書き込みのためのコマンドはこちら。といってもコマンドを打つだけでは書き込めません。先程言ったように、ブートローダーの利用はマイコンのリセット直後に限られます。なので待機状態になったら一度リセットを掛けましょう。僕はいちいち GND を引っこ抜いています。
$ stcgal -p /dev/cu.usbserial-AH03I8LZ blinky.hex
参考までに、書き込みが完了した時のコンソール出力を示しておきます。
Waiting for MCU, please cycle power: done
Protocol detected: stc89
Target model:
Name: STC89C52RC/LE52R
Magic: F002
Code flash: 8.0 KB
EEPROM flash: 6.0 KB
Target frequency: 11.962 MHz
Target BSL version: 4.3C
Target options:
cpu_6t_enabled=False
bsl_pindetect_enabled=False
eeprom_erase_enabled=False
clock_gain=low
ale_enabled=True
xram_enabled=True
watchdog_por_enabled=False
Loading flash: 417 bytes (Intel HEX)
Switching to 19200 baud: checking setting testing done
Erasing 2 blocks: done
Writing flash: 640 Bytes [00:00, 1740.30 Bytes/s]
Setting options: done
Disconnected!
Lチカやってみた
ということで動かしてみましょう。構造が単純なので、GPIO (当時はただの IO という言い方だったのかな)の使い方はかなり簡単にできます。
#include <8052.h>
#include <stdint.h>
int main(void){
while(1) {
P1_0 ^= 1;
for(volatile uint32_t _=0; _<10000U; _++);
}
}
コンパイル・書き込みはこんな感じ。若干 gcc と異なりますね。
$ sdcc -mmcs51 --std-c99 main.c # sdccで吐かれるihxファイルを使用
$ stcgal -p /dev/cu.usbserial-AH03I8LZ main.ihx # 書き込み時は要リセット
2Hz くらいで P1.0 の LED が点滅していれば成功です(12MHz クロックの場合)。
〆
案外すんなりと動いちゃいました。

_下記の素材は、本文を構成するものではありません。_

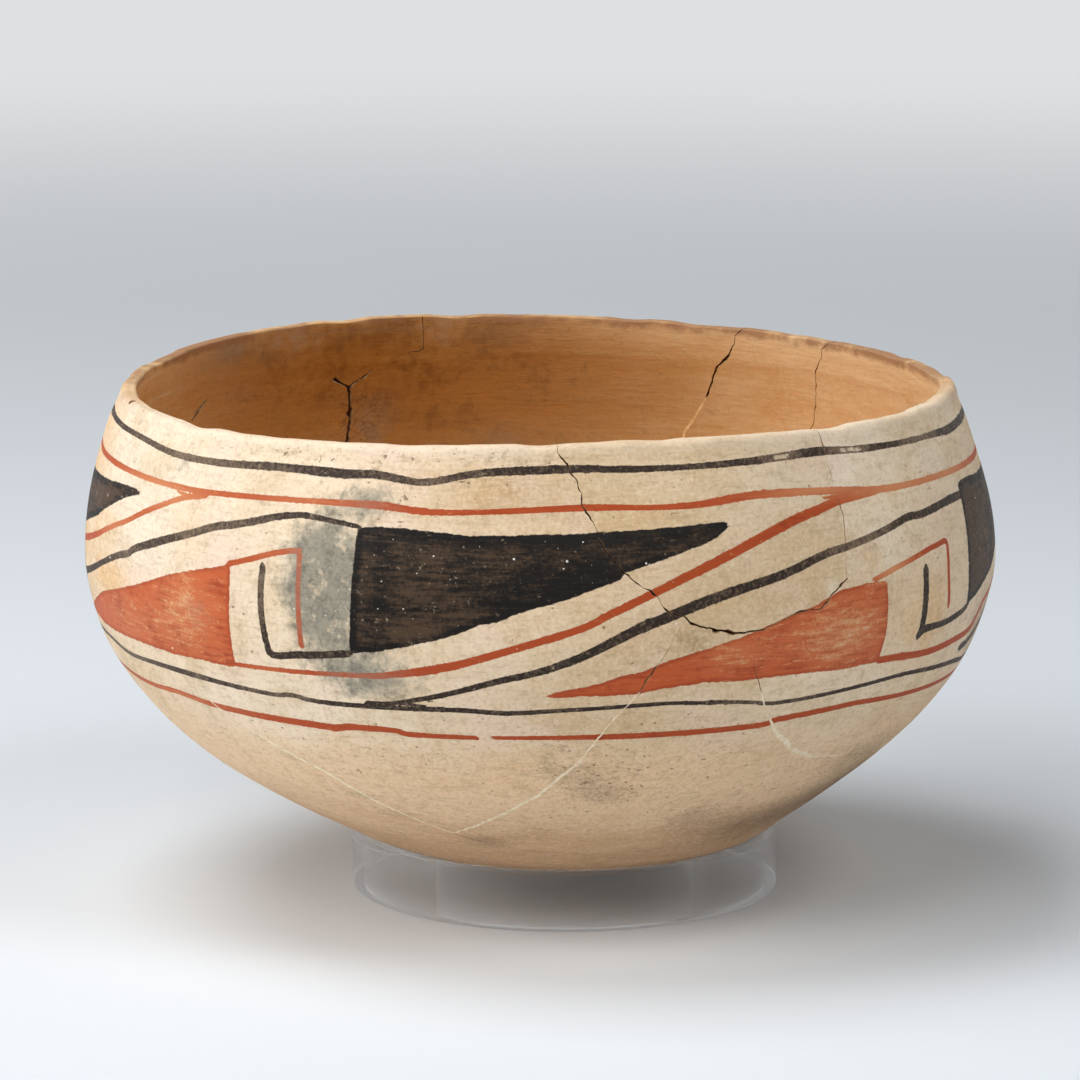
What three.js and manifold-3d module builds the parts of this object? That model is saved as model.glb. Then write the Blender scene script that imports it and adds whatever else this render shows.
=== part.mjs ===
// A painted pottery bowl, mended from its sherds, standing on a clear display ring.
// Millimetres, +Z up. The ring stands on z = 0.
// Azimuths are degrees round the bowl: 0 is the front (-Y) and 90 is the right (+X).
// A path on the wall is a list of [azimuth, height] points.

import * as THREE from "three";
import { mergeVertices } from "three/addons/utils/BufferGeometryUtils.js";
import Module from "manifold-3d";

const wasm = await Module();
wasm.setup();

// Display ring, cut from a clear tube of 4 1/2 inches outside diameter
const RING_OUTER_RADIUS = 57.15;
const RING_WALL = 3.2;
const RING_HEIGHT = 15.9;
const RING_CENTRE = [6.6, 4.0];
const RING_SEGMENTS = 96;
const MERGE_WITHIN = 1e-4;

// Mean outside of the bowl from the middle of the base to just under the lip, [radius, height]
const BODY_PROFILE = [
  [0, 9.0], [25, 10.0], [50, 14.7], [65.5, 23.4], [79.9, 32.8], [93.4, 43.0], [105.4, 54.9],
  [114.9, 68.8], [120.0, 84.9], [120.7, 97.0], [119.0, 110.1], [114.6, 125.0], [110.8, 134.5],
];
const LIP_PROFILE = [[110.3, 136.3], [109.3, 137.3], [107.7, 137.2], [106.2, 136.2]];
const WALL_AT_BASE = 7.5;
const WALL_AT_RIM = 5.6;
const WALL_THINS_TO = 60;

// The hand-built bowl isn't quite round: cosine and sine waves of 1, 2, 3... turns, in mm
const RIM_RADIUS_WAVES = [
  [-1.33, 0.79], [-0.22, -0.93], [0.51, -0.44], [-0.37, -0.41], [-0.06, -0.01], [0.55, 0.26],
];
const RIM_HEIGHT_WAVES = [[0.41, 0.48], [-0.81, -0.86], [0.2, 0.26], [0.01, 0.08]];
const RADIUS_WAVES_FROM = 85;
const HEIGHT_WAVES_FROM = 126;
const RIM_HEIGHT = 137.3;

// Below the belly the sections lean over towards the middle of the ring
const LEAN_FROM = 85;
const LEAN_POWER = 4;

// Joints between sherds
const JOINT_GAP = 0.3;
const FILLED_GAP = 1.5;
const FILL_WIDTH = 0.9;
const FILL_END_GAP = 0.5;
const JOINT_OVERRUN = 0.6;
const SWEEP_CENTRE = new THREE.Vector3(0, 0, 78);
const SWEEP_INNER = 0.84;
const SWEEP_OUTER = 1.06;
const ABOVE_RIM = 147;

const BOWL_SEGMENTS = 64;
const ROWS_PER_SPAN = 1.5;
const HALVINGS = 30;

// The corners where joints meet
const FRONT_FORK = [17.3, 96];
const FRONT_STEP = [27.3, 91.3];
const RIGHT_STEP = [39.6, 101.1];
const FRONT_APEX = [-18.8, 30.9];
const LEFT_FILL_END = [-49, 69];
const RIGHT_FILL_START = [28.2, 74];
const RIGHT_FILL_END = [50, 50];
const BACK_FILL_START = [155.2, 117];
const BACK_FILL_END = [163, 75];
const BACK_FORK = [208.6, 120.8];
const RIGHT_FOOT = [105, 27];
const BACK_RIGHT_FOOT = [144, 24];
const BACK_FOOT = [165, 24];
const BACK_LEFT_FOOT = [212, 26];

// Close joints, held by a thin film of adhesive
const CLOSE_JOINTS = [
  [
    [2.2, ABOVE_RIM], [2.2, 136], [4.8, 128.8], [5.6, 121.9], [7.7, 114], [10.6, 106.3], [14.5, 98.5],
    FRONT_FORK,
  ],
  [FRONT_FORK, [19.8, 92.9], [23.3, 91.1], FRONT_STEP],
  [FRONT_STEP, [30.9, 94.1], [35.3, 95.2], RIGHT_STEP],
  [RIGHT_STEP, [40.1, 109], [40.5, 117.3], [39.8, 124.8], [39.4, 136], [39.4, ABOVE_RIM]],
  [FRONT_FORK, [14.5, 86], [11.8, 76.9]],
  [LEFT_FILL_END, [-55, 79], [-62, 92], [-68, 105], [-73, 119], [-77, 136], [-77, ABOVE_RIM]],
  [FRONT_STEP, [26.7, 81], RIGHT_FILL_START],
  [RIGHT_FILL_END, [62, 46], [75, 40], [90, 33], RIGHT_FOOT],
  [
    [128.6, ABOVE_RIM], [128.6, 137], [133.4, 130.5], [135.6, 120], [137.9, 110],
    [140.5, 78], [143, 42], BACK_RIGHT_FOOT,
  ],
  [[146.8, ABOVE_RIM], [146.8, 137], [150.7, 130.5], [153.6, 123.5], BACK_FILL_START],
  [BACK_FILL_END, [165.5, 45], BACK_FOOT],
  [[197.8, ABOVE_RIM], [197.8, 137], [197.5, 133.5], [199.7, 130.5], [205.5, 124.8], BACK_FORK],
  [[210.3, ABOVE_RIM], [210.3, 127], BACK_FORK],
  [BACK_FORK, [207.9, 111], [208.4, 103.5], [211, 70], BACK_LEFT_FOOT],
];

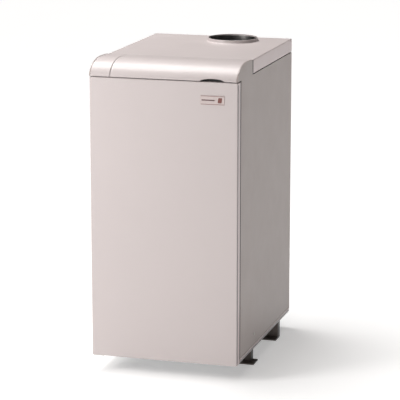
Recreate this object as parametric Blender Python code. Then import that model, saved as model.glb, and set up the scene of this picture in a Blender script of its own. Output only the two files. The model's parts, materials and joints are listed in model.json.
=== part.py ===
"""Floor-standing gas boiler with an atmospheric burner, as separate pieces.

The source is in millimetres and every object is written in metres.
The floor is Z = 0, the door faces -Y, and X = 0 is the middle of the cabinet.
"""

import math

import bmesh
import bpy
from mathutils import Matrix, Vector

MM = 0.001
GAP = 0.3  # air between pieces that touch on the real boiler

# Cabinet
HALF_WIDTH = 210.0
DOOR_FRONT = -314.0
CASE_REAR = DOOR_FRONT + 600.0
CASE_BOTTOM = 50.0
CASE_TOP = 880.0
SHEET = 1.2
FOLD = 14.0
DOOR_DEPTH = 30.0
DOOR_TOP = 839.0
PANEL_FRONT = DOOR_FRONT + 33.0
PANEL_REAR = CASE_REAR - 1.5
PANEL_TOP = 839.5
REAR_PIPE_END = 316.0
FOOT_REACH = 208.0
FOOT_DEPTH = 50.0

# Hood over the controls
HOOD_BOTTOM = 841.0
NOSE_FRONT = DOOR_FRONT - 2.0
NOSE_DEPTH = 88.0
NOSE_HEIGHT = 43.0
HOOD_THICKNESS = 2.5
FLAP_AXIS_Y = DOOR_FRONT + 157.0
FLAP_AXIS_Z = 876.0
BARREL_RADIUS = 5.0
COVER_FRONT = DOOR_FRONT + 163.0
FLAP_LEFT = -149.5
FLAP_RIGHT = 208.3
FLAP_KNUCKLES = (-120.0, 180.0)
KNUCKLE_LENGTH = 12.0
KNUCKLE_RADIUS = 4.7
FLAP_PIN_RADIUS = 2.0
FLAP_LEAF_DROP = 28.0
NOTCH_X = 139.0
NOTCH_HALF = 35.0
NOTCH_HEIGHT = 9.0

# Door hinge and catch
HINGE_X = -202.0
HINGE_Y = DOOR_FRONT + 14.0
HINGE_PIN_RADIUS = 3.0
HINGE_PLATE = 2.2
HINGE_NOSE = 7.0
LOWER_HINGE_REAR = DOOR_FRONT + 75.7
UPPER_HINGE_REAR = DOOR_FRONT + 90.0
CATCH_LEFT = 186.0
CATCH_RIGHT = 204.0
CATCH_BOTTOM = 446.0
CATCH_TOP = 474.0

# Lining and badge of the door
MAT_LEFT = -192.0
MAT_RIGHT = 180.0
MAT_BOTTOM = 72.0
MAT_TOP = 817.0
MAT_THICKNESS = 12.0
BADGE_LEFT = 105.5
BADGE_RIGHT = 173.5
BADGE_BOTTOM = 777.0
BADGE_TOP = 803.0
BADGE_THICKNESS = 1.5

# Base tray, feet and side screws
TRAY_HALF = 195.0
TRAY_SHEET = 1.5
TRAY_FRONT = DOOR_FRONT + 76.0
TRAY_REAR = DOOR_FRONT + 590.0
TRAY_OPENING_HALF = 125.0
TRAY_OPENING_FRONT = DOOR_FRONT + 190.0
TRAY_OPENING_REAR = DOOR_FRONT + 480.0
FRONT_FOOT_Y = DOOR_FRONT + 213.0
REAR_FOOT_Y = DOOR_FRONT + 468.0
FOOT_PLATE = 4.0
WEB_HALF = 193.0
SIDE_SCREW_Y = DOOR_FRONT + 184.0
SIDE_SCREW_Z = CASE_BOTTOM + 44.0
SIDE_SCREW_RADIUS = 4.5

# Sloping control panel, with its own axes: x to the right, y up the slope, z out of the panel
PANEL_SLOPE = math.radians(8.0)
PANEL_ORIGIN = (0.0, DOOR_FRONT + 14.0, 843.0)
PANEL_LENGTH = 134.0
PANEL_THICKNESS = 2.0
CONTROL_ROW = 68.0
GAUGE_X = -92.0
BUTTON_X = -22.0
KNOB_X = 60.0
SWITCH_X = 148.0
GAUGE_PIVOT_OFFSET = 7.0
GAUGE_RADIUS = 30.0
GAUGE_BODY_RADIUS = 27.0
GAUGE_HOLE_RADIUS = 28.0
BUTTON_RADIUS = 6.2
BUTTON_HOLE_RADIUS = 7.0
SPINDLE_RADIUS = 3.5
SPINDLE_HOLE_RADIUS = 5.0
KNOB_RADIUS = 19.0
KNOB_HEIGHT = 16.0
ROCKER_HALF_WIDTH = 9.0
ROCKER_HALF_LENGTH = 10.5
POINTER_LENGTH = 16.0
BOX_FRONT = DOOR_FRONT + 40.0
BOX_REAR = DOOR_FRONT + 156.0
BOX_BOTTOM = 750.0
BOX_TOP = 822.0
BOX_WALL = 1.5
GLAND_X = 160.0
GLAND_Z = 700.0

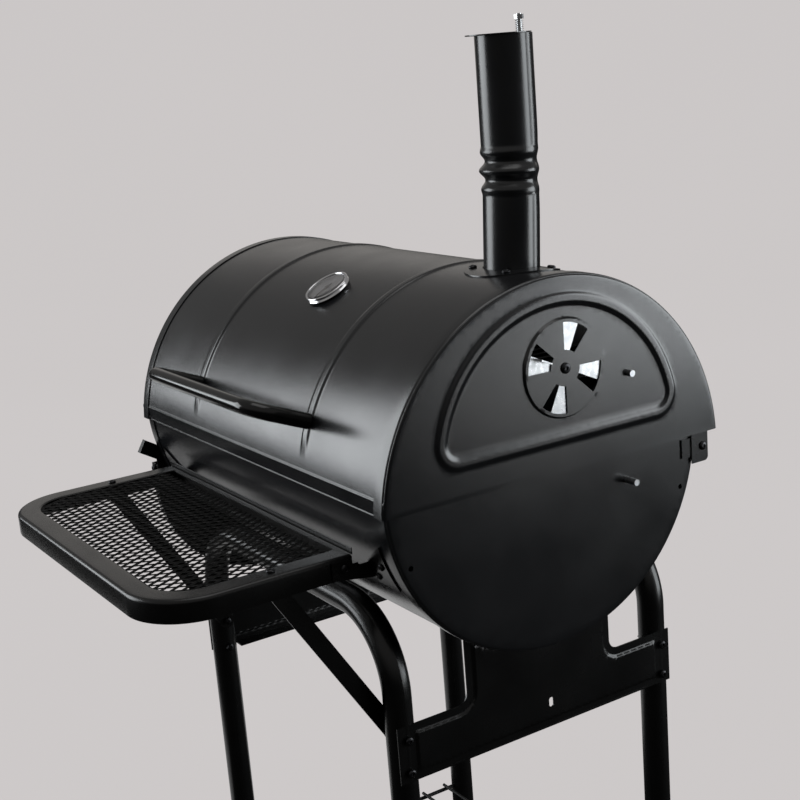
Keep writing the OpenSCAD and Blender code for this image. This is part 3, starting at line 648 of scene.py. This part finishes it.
def on_lid(degrees, x=0.0):
    """A frame on the lid's skin at an angle above the front, Z pointing out."""
    centre = Matrix.Translation((x, LID_Y, LID_Z))
    turn = Matrix.Rotation(math.radians(90 - degrees), 4, "X")
    return centre @ turn @ Matrix.Translation((0, 0, LID_SKIN))


def hoop_path(half, top, bend, low):
    """An inverted U of points in X and Z."""
    right = [Vector((half, 0, low)), Vector((half, 0, low + (top - bend - low) * 0.5))]
    for k in range(13):
        a = math.pi / 2 * k / 12
        right.append(Vector((half - bend + bend * math.cos(a), 0, top - bend + bend * math.sin(a))))
    left = [Vector((-p.x, p.y, p.z)) for p in right[::-1]]
    middle = [Vector((half - bend, 0, top)).lerp(Vector((bend - half, 0, top)), k / 10) for k in range(1, 10)]
    return right + middle + left


def handle():
    """The bar's feet stand on the two ribs."""
    place = on_lid(22)
    path = [place @ p for p in hoop_path(RIB_X, HANDLE_RISE, HANDLE_BEND, RIB_RISE + 0.0001)]
    obj = tube_along("handle_tube", path, HANDLE_R, GLOSS, 28)
    use_for(obj, "lid", "gloss_tube", "handle")


handle()


# ---- Front shelf ----

SHELF_W = 0.506
SHELF_D = 0.243
SHELF_CORNER = 0.075
SHELF_BACK = AXIS_Y - 0.229
SHELF_Z = AXIS_Z - 0.072
SHELF_SKIRT = 0.027
BACK_RIM_SHARE = 0.17
DIAMOND_X = 0.0132
DIAMOND_Y = 0.0228
STRAND_W = 0.0023
STRAND_T = 0.0012


def shelf_outline(inset):
    """Rounded front corners and nearly square back ones, as equal lists for every inset."""
    half = SHELF_W / 2 - inset
    front = SHELF_BACK - SHELF_D + inset
    back = SHELF_BACK - min(inset, 0.005 + (inset - 0.005) * BACK_RIM_SHARE)
    points = []
    for sx, y, r, start in ((1, front, SHELF_CORNER, -90), (1, back, 0.006, 0),
                            (-1, back, 0.006, 90), (-1, front, SHELF_CORNER, 180)):
        r = max(r - inset, 0.0008)
        cy = y + r if y == front else y - r
        for k in range(25):
            a = math.radians(start + 90 * k / 24)
            points.append((sx * (half - r) + r * math.cos(a), cy + r * math.sin(a)))
    return points


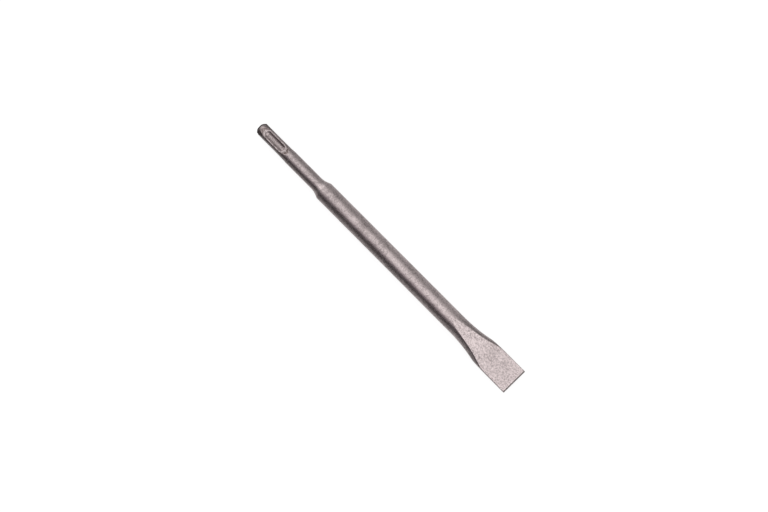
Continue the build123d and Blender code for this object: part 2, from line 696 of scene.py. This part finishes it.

一番苦労したのは、シリアル通信モジュールによっては書き込みがうまくいかないということですね。
ちなみに何故このマイコンを触れたかと言うと、先の Intel 8080 エミュレータである ZK-80 ボードで遊んでいたからなんですね。前に買って放置していたマイコンが古のものだと分かったので早速、という感じでした。
このマイコンはペリフェラルがとても少ない(タイマー、IO、UART、EEPROM)ので、攻略は簡単そうです。最終的にはバイナリ手書きまで行きたいものですね。
コメント
8051のIDEは、MCU8051IDEがFreeでWindows, Linux, おそらくMac OS でも行けると思います。コンパイラはSDCC を使います。小生はこれをUBUNTUの上で走らせ、昔の1マシンサイクル12クロックの80C51 を使っています。
https://sourceforge.net/projects/mcu8051ide/
8051とは言えIDEがあると便利です。
コメントありがとうございます。
承認するのがだいぶ遅くなってすみません。
このようなIDEがあったとは...使いやすそうなUIをしていますね。
この間にいろいろとMacで実行しようと頑張っていますが、Tck-Tkのバージョン云々が面倒なことになっているようで、現状動作確認が出来ていません。
Windows等やUbuntuで色々とやってみた所、確かに便利だなあと感じました。
Macでの動作を目指して、(意地でも)こぎつけたいと思っています。